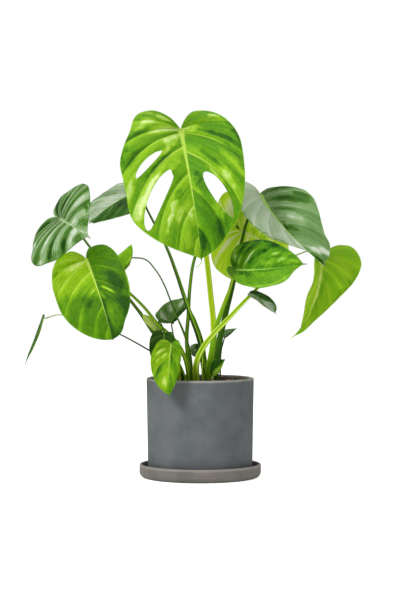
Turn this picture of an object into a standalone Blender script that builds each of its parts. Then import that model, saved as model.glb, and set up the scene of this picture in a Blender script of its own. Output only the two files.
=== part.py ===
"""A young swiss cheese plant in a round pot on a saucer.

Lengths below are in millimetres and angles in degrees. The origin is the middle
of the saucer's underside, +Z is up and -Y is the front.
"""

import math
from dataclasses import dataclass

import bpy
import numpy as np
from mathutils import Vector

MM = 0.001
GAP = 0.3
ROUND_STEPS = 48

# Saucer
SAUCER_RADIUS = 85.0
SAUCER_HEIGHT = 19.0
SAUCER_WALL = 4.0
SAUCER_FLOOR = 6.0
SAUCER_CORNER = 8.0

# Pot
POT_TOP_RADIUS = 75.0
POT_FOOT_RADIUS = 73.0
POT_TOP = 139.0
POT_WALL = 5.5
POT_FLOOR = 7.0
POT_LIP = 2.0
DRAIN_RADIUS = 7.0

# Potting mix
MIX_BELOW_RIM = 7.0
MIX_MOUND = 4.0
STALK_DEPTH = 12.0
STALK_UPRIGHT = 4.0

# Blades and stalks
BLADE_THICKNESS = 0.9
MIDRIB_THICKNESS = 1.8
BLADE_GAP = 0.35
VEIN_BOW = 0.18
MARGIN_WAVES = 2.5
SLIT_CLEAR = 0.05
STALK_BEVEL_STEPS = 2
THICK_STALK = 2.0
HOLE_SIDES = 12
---
From the data above, extract every line in its exact form.

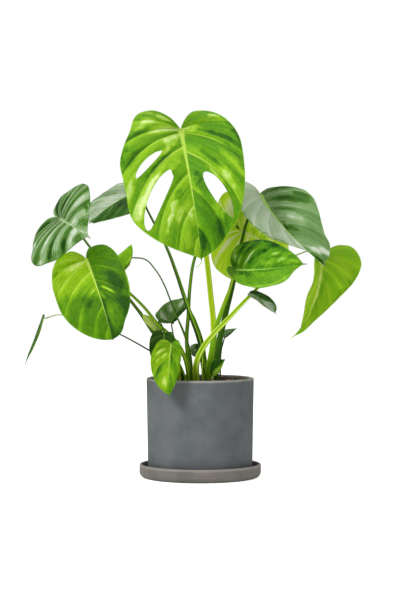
Turn this picture of an object into a standalone Blender script that builds each of its parts. Then import that model, saved as model.glb, and set up the scene of this picture in a Blender script of its own. Output only the two files.
=== part.py ===
"""A young swiss cheese plant in a round pot on a saucer.

Lengths below are in millimetres and angles in degrees. The origin is the middle
of the saucer's underside, +Z is up and -Y is the front.
"""

import math
from dataclasses import dataclass

import bpy
import numpy as np
from mathutils import Vector

MM = 0.001
GAP = 0.3
ROUND_STEPS = 48

# Saucer
SAUCER_RADIUS = 85.0
SAUCER_HEIGHT = 19.0
SAUCER_WALL = 4.0
SAUCER_FLOOR = 6.0
SAUCER_CORNER = 8.0

# Pot
POT_TOP_RADIUS = 75.0
POT_FOOT_RADIUS = 73.0
POT_TOP = 139.0
POT_WALL = 5.5
POT_FLOOR = 7.0
POT_LIP = 2.0
DRAIN_RADIUS = 7.0

# Potting mix
MIX_BELOW_RIM = 7.0
MIX_MOUND = 4.0
STALK_DEPTH = 12.0
STALK_UPRIGHT = 4.0

# Blades and stalks
BLADE_THICKNESS = 0.9
MIDRIB_THICKNESS = 1.8
BLADE_GAP = 0.35
VEIN_BOW = 0.18
MARGIN_WAVES = 2.5
SLIT_CLEAR = 0.05
STALK_BEVEL_STEPS = 2
THICK_STALK = 2.0
HOLE_SIDES = 12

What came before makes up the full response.